Kastamonu Üniversitesi İlahiyat Fakültesi Dergisi
Yazarlar: ["Nadir KARAKUŞ"]
Konular:-
Anahtar Kelimeler:İslâm Tarihi,Kahve,Ticaret,Yasak,Sömürü
Özet: XVI. yüzyılda Ümit Burnu’nun keşfi ile varlığından haberdar olduğumuz kahve, sömürgecilik tarihinin anlaşılmasına katkı sağladığı gibi toplumların değişime uğramasının da en belirgin unsurlarından birisi olmuştur. Kelâmın tadının kahve ile bir tutulduğu edebî süreç, zamanla kahvenin lezzeti ve yapılışı ile ilgili kitaplar hâline dönüşmüş, kahvehaneler sosyal hayatın ve kültürel akışın değişmez mekânları hâline gelmiştir. Kahvenin üretim ve sevk yerleri, içenlere keyif veren bu nesnenin ticaretinden çok hâkimiyet mücadelelerinin ve devletlerarası ilişkilerin de odağına yerleşmiştir. Pek çok bölgeye yayılan kahve ve kahvehaneler, Osmanlı İmparatorluğu aracılığıyla Avrupa’nın Londra, Paris, Viyana gibi büyük şehirlerinde de ortaya çıkmış, Doğu’nun medeniyet geçişinin adresi olduğu bir kez daha görülmüştür. Zamanla bu keyifli nesnenin tüketildiği kahvehaneler yönetim aleyhine faaliyetlerin de yapıldığı mekânlar hâline dönüşünce kapatılması yoluna gidilmiştir.
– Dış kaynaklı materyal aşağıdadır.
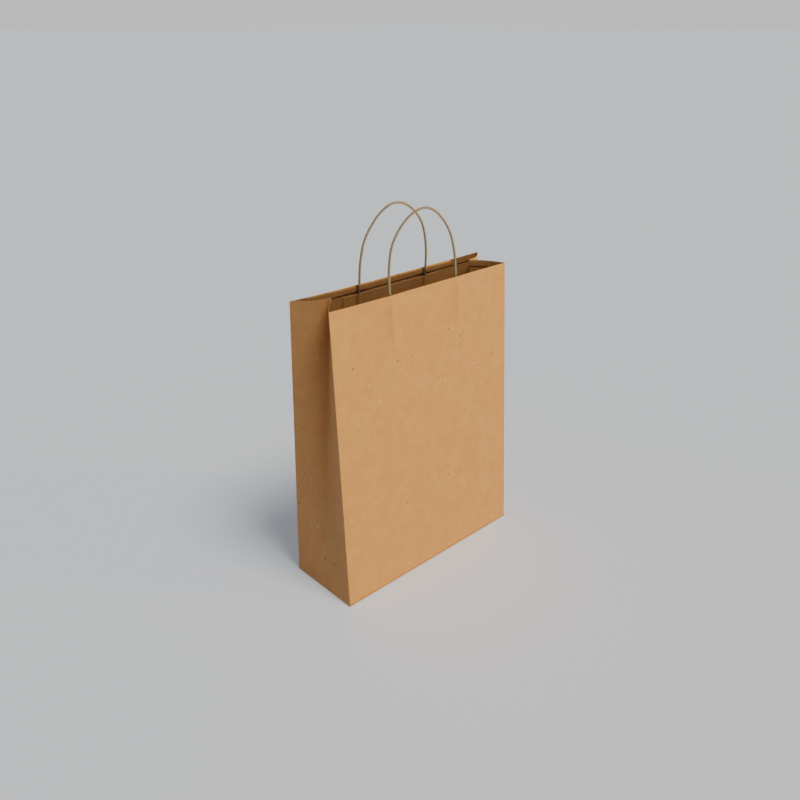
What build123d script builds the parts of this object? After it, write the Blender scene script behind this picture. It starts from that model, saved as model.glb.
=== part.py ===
from build123d import *
import math
import os

# A paper gift bag with gusseted sides, a folded block bottom and two twisted cord handles.
# The origin is at the middle of the bottom, +Z is up, -Y is the front. Millimetres and degrees.

os.makedirs("parts", exist_ok=True)

# The bag
bag_width = 320.0
bag_depth = 115.0
wall_height = 410.0
rim_lean = 27.0            # how far each wall's rim stands in from its bottom edge
gusset_tuck = 44.0         # how far each gusset's middle crease is folded in at the rim
paper_gauge = 0.3
fold_gap = 0.3             # clearance along a crease between two panels that move
glue_gap = 0.05            # clearance of a cord in its channel

# The block bottom
bottom_overlap = 24.0      # the two long flaps lap over each other by this much
side_flap_reach = 64.0
side_flap_tip = 24.0

# The turned-in rim and the glued side seam
hem_width = 10.0
seam_width = 18.0
seam_inset = 6.0

# The handle patches
patch_width = 168.0
patch_height = 42.0
patch_drop = 12.0          # from the rim down to the patch's upper edge

# The cord handles
cord_diameter = 3.5
handle_span = 118.0        # between the two legs of one handle
leg_end_lift = 4.0         # a leg ends this far above its patch's lower edge
leg_above_rim = 0.4
swing_height = 2.5         # the handle bends on a line this far above the rim

# Points of each loop: across the bag, and up the handle's own plane from the rim
leg = handle_span / 2
front_loop_points = [
    (-leg, swing_height), (-58.5, 33), (-51, 65), (-20, 94),
    (16, 99), (47, 70), (58.5, 36), (leg, swing_height),
]
back_loop_points = [
    (-leg, swing_height), (-59, 31), (-52, 64), (-21, 97),
    (13, 98), (46, 70), (57, 36), (leg, swing_height),
]
arc_share = 0.45           # of the shorter run that an arc may take up

# Worked out from the sizes above
lean_angle = math.asin(rim_lean / wall_height)
rim_z = wall_height * math.cos(lean_angle)
cord_radius = cord_diameter / 2
cord_inset = 2 * paper_gauge + cord_radius + glue_gap
channel_width = cord_diameter + 2 * glue_gap
panel_width = bag_width - 2 * (paper_gauge + fold_gap)
floor_top = 3 * paper_gauge + fold_gap
FRONT = -1
BACK = 1
LEFT = -1
RIGHT = 1


def save(part, label):
    """Name a finished piece and write it to its own file."""
    part.label = label
    export_step(part, f"parts/{label}.step")


def wall_plane(side):
    """The outer face of the front or back wall: x across it, y up it, z out of the bag."""
    return Plane(
        origin=(0, side * bag_depth / 2, 0),
        x_dir=(-side, 0, 0),
        z_dir=(0, side * math.cos(lean_angle), math.sin(lean_angle)),
    )


def sheet_on_wall(side, layer, centre, size):
    """A flat piece of paper on the wall's given layer, counted inwards from its outer face."""
    with BuildPart() as sheet:
        with BuildSketch(wall_plane(side).offset(-layer * paper_gauge)):
            with Locations(centre):
                Rectangle(*size)
        extrude(amount=-paper_gauge)
    return sheet.part


# ---- Front and back walls -------------------------------------------------------------

def wall_panel(side):
    lift = fold_gap
    height = wall_height - lift
    return sheet_on_wall(side, 0, (0, lift + height / 2), (panel_width, height))


def rim_hem(side):
    """The top edge of the wall, turned in once and glued down."""
    return sheet_on_wall(side, 1, (0, wall_height - hem_width / 2), (panel_width, hem_width))


def side_seam():
    """The glued lap that closes the sheet into a tube, inside the back wall."""
    height = wall_height - hem_width - floor_top - fold_gap
    across = panel_width / 2 - seam_inset - seam_width / 2
    return sheet_on_wall(BACK, 1, (across, floor_top + height / 2), (seam_width, height))


def patch_middle():
    """Height up the wall of a handle patch's centre line."""
    return wall_height - patch_drop - patch_height / 2


def handle_patch(side):
    """The strip that lies between the wall and the two cord legs."""
    return sheet_on_wall(side, 1, (0, patch_middle()), (patch_width, patch_height))


def patch_cover(side):
    """The strip over the cord legs, pressed down round each of them."""
    foot = wall_plane(side).offset(-2 * paper_gauge)
    hat_width = channel_width + 2 * paper_gauge
    with BuildPart() as cover:
        with BuildSketch(foot):
            with Locations((0, patch_middle())):
                Rectangle(patch_width, patch_height)
        extrude(amount=-paper_gauge)
        with BuildSketch(foot):
            with Locations((-leg, patch_middle()), (leg, patch_middle())):
                Rectangle(hat_width, patch_height)
        extrude(amount=-channel_width - paper_gauge)
        with BuildSketch(foot):
            with Locations((-leg, patch_middle()), (leg, patch_middle())):
                Rectangle(channel_width, patch_height)
        extrude(amount=-channel_width, mode=Mode.SUBTRACT)
    return cover.part


# ---- Cord handles ---------------------------------------------------------------------

def handle_leg(side, across):
    """The straight end of the cord, glued in its patch and standing just over the rim."""
    bottom = wall_height - patch_drop - patch_height + leg_end_lift
    plane = wall_plane(side).offset(-cord_inset)
    start = plane.from_local_coords((across, bottom, 0))
    section = Plane(origin=start, x_dir=plane.x_dir, z_dir=plane.y_dir)
    with BuildPart() as tube:
        with BuildSketch(section):
            Circle(cord_radius)
        extrude(amount=wall_height + leg_above_rim - bottom)
    return tube.part


def corner_radii(points):
    """The largest arc that each corner's two runs leave room for."""
    radii = []
    for before, corner, after in zip(points, points[1:], points[2:]):
        arriving = Vector(*corner) - Vector(*before)
        leaving = Vector(*after) - Vector(*corner)
        half_turn = math.radians(arriving.get_angle(leaving)) / 2
        run = min(arriving.length, leaving.length)
        radii.append(arc_share * run / math.tan(half_turn))
    return radii


def handle_loop(side, points, name):
    """The free arch of a handle, standing in the plane of its wall."""
    route = [(-side * across, wall_height + up) for across, up in points]
    radii = corner_radii(route)
    with BuildPart() as loop:
        with BuildLine(wall_plane(side).offset(-cord_inset)) as path:
            FilletPolyline(*route, radius=radii)
        line = path.wires()[0]
        with BuildSketch(Plane(origin=line @ 0, z_dir=line % 0)):
            Circle(cord_radius)
        sweep(path=line)
    section = math.pi * cord_radius ** 2
    print(name, "radii", [round(r, 1) for r in radii], "length", round(line.length, 1),
          "volume ratio", round(loop.part.volume / (section * line.length), 4))
    return loop.part


# ---- Gussets --------------------------------------------------------------------------

def paper_triangle(corners, inward):
    """A flat triangle of paper whose outer face has these corners."""
    first, second, third = [Vector(*corner) for corner in corners]
    normal = (second - first).cross(third - first)
    plane = Plane(origin=first, x_dir=second - first, z_dir=normal)
    outline = [plane.to_local_coords(point) for point in (first, second, third)]
    along = paper_gauge if normal.dot(Vector(*inward)) > 0 else -paper_gauge
    with BuildPart() as triangle:
        with BuildSketch(plane):
            with BuildLine():
                Polyline(*[(point.X, point.Y) for point in outline], close=True)
            make_face()
        extrude(amount=along)
    return triangle.part


def gusset_half(hand, side):
    """Half of a side gusset, from its wall's edge to the middle crease: two flat triangles
    that meet on the line from the bottom of the crease to the top of the wall's edge."""
    edge_gap = paper_gauge + fold_gap
    edge_y = side * (bag_depth / 2 - edge_gap)
    rim_y = side * (bag_depth / 2 - rim_lean - edge_gap)
    crease_y = side * fold_gap / 2
    outside = hand * bag_width / 2
    crease_x = hand * (bag_width / 2 - gusset_tuck)
    seam = side * fold_gap
    lower = paper_triangle(
        [(outside, edge_y, floor_top), (outside, rim_y + seam, rim_z - fold_gap),
         (outside, crease_y + seam, floor_top)],
        (-hand, 0, 0),
    )
    upper = paper_triangle(
        [(outside, rim_y, rim_z), (crease_x, crease_y, rim_z),
         (outside, crease_y, floor_top + fold_gap)],
        (-hand, 0, 0),
    )
    return Compound(children=[lower, upper])


# ---- Block bottom ---------------------------------------------------------------------

def bottom_long_flap(side, layer):
    """A flap folded in from the front or back wall, with its corners mitred."""
    edge = bag_depth / 2 - paper_gauge - fold_gap
    wide = panel_width / 2
    narrow = wide - edge
    reach = bottom_overlap / 2
    with BuildPart() as flap:
        with BuildSketch(Plane.XY.offset(layer * paper_gauge)):
            with BuildLine():
                Polyline(
                    (-wide, side * edge), (wide, side * edge), (narrow, 0),
                    (narrow, -side * reach), (-narrow, -side * reach), (-narrow, 0),
                    close=True,
                )
            make_face()
        extrude(amount=paper_gauge)
    return flap.part


def bottom_side_flap(hand, layer):
    """A flap folded in from a gusset, inside the two long flaps."""
    outer = hand * panel_width / 2
    inner = outer - hand * side_flap_reach
    edge = bag_depth / 2 - paper_gauge - fold_gap
    tip = side_flap_tip / 2
    with BuildPart() as flap:
        with BuildSketch(Plane.XY.offset(layer * paper_gauge)):
            with BuildLine():
                Polyline(
                    (outer, -edge), (inner, -tip), (inner, tip), (outer, edge),
                    close=True,
                )
            make_face()
        extrude(amount=paper_gauge)
    return flap.part


# ---- The whole bag --------------------------------------------------------------------

walls = [(FRONT, "front", front_loop_points), (BACK, "back", back_loop_points)]
for side, name, points in walls:
    save(wall_panel(side), f"{name}_panel")
    save(rim_hem(side), f"{name}_hem")
    save(handle_patch(side), f"{name}_handle_patch")
    save(patch_cover(side), f"{name}_patch_cover")
    save(handle_leg(side, side * leg), f"{name}_handle_left_leg")
    save(handle_leg(side, -side * leg), f"{name}_handle_right_leg")
    save(handle_loop(side, points, name), f"{name}_handle_loop")

save(side_seam(), "side_seam")

for hand, name in [(LEFT, "left"), (RIGHT, "right")]:
    save(gusset_half(hand, FRONT), f"{name}_gusset_front")
    save(gusset_half(hand, BACK), f"{name}_gusset_rear")
    save(bottom_side_flap(hand, 2), f"bottom_{name}_flap")

save(bottom_long_flap(FRONT, 0), "bottom_front_flap")
save(bottom_long_flap(BACK, 1), "bottom_back_flap")
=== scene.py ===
import math

import bpy
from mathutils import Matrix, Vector, noise


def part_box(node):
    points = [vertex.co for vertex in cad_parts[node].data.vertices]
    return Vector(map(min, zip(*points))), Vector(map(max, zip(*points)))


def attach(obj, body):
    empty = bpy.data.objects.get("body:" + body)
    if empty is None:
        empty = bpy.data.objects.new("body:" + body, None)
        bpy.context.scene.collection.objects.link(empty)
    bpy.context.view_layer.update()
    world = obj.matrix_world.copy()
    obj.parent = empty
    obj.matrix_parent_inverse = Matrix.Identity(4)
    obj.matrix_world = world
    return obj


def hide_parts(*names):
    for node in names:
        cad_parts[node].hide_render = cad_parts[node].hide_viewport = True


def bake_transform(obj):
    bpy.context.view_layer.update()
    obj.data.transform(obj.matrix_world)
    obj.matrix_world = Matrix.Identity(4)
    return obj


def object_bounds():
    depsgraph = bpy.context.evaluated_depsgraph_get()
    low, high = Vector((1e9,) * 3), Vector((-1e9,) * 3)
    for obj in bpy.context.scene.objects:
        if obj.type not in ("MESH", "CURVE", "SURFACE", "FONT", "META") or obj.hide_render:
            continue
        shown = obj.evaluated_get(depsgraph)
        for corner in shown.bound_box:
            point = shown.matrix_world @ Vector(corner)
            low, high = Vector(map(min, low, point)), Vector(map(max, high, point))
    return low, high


# A kraft paper gift bag: one sheet of paper folded into walls, gussets and a block bottom,
# with a turned-in rim, two glued handle patches and two twisted paper cords.

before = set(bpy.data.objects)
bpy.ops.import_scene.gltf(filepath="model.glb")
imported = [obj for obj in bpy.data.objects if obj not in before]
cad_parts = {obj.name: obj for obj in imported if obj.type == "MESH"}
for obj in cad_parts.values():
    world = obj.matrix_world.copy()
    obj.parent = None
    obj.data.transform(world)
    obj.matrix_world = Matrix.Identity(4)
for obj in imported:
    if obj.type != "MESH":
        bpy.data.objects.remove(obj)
cad_low, cad_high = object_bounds()

MM = 0.001
FRONT, BACK = -1, 1
LEFT, RIGHT = -1, 1
WALL_NAME = {FRONT: "front", BACK: "back"}
HAND_NAME = {LEFT: "left", RIGHT: "right"}
GUSSET_END = {FRONT: "front", BACK: "rear"}

# ---- Sizes, from the frame --------------------------------------------------------------

panel_low, panel_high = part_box("front_panel")
seam_low, seam_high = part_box("side_seam")
patch_low, patch_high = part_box("front_handle_patch")
hem_low, hem_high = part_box("front_hem")
flap_low, flap_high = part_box("bottom_front_flap")

GAUGE = flap_high.z - flap_low.z
HALF_WIDTH = cad_high.x
HALF_DEPTH = -panel_low.y
RIM_Z = panel_high.z
RIM_Y = -panel_high.y + GAUGE
LEAN = math.atan2(HALF_DEPTH - RIM_Y, RIM_Z)
WALL_HEIGHT = RIM_Z / math.cos(LEAN)
FLOOR_TOP = 3 * GAUGE
HEM_WIDTH = (hem_high.z - hem_low.z) / math.cos(LEAN)
PATCH_HALF_WIDTH = patch_high.x
PATCH_TOP = patch_high.z / math.cos(LEAN)
PATCH_BOTTOM = patch_low.z / math.cos(LEAN)

# ---- How this bag has settled -----------------------------------------------------------

# Where each corner of the rim stands, away from its place on a perfectly flat wall
CORNER_SHIFT = {
    (FRONT, LEFT): Vector((4.0, 0.5, 1.5)) * MM,
    (FRONT, RIGHT): Vector((-1.5, 1.0, -1.0)) * MM,
    (BACK, LEFT): Vector((-1.5, 8.5, -1.0)) * MM,
    (BACK, RIGHT): Vector((4.0, -3.5, 2.0)) * MM,
}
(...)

Osmanlı âlimlerinin ilk zamanlar kahveyi yasaklarken daha sonra bu yasağı kaldırmaları hatta bazı yararları olduğuna hükmetmeleri de sosyal değişimle ve bu ürünün daha yakından tanınması ile mümkün olmuştur. Bu siyasi ve sosyal süreç aynı zamanda kültürel ve sanatsal boyutu da gözler önüne sermiş, bu konudaki sanat ürünleri ve bazı terimler, toplumlarla birlikte objelerin de değiştiğini bir kez daha ortaya koymuştur.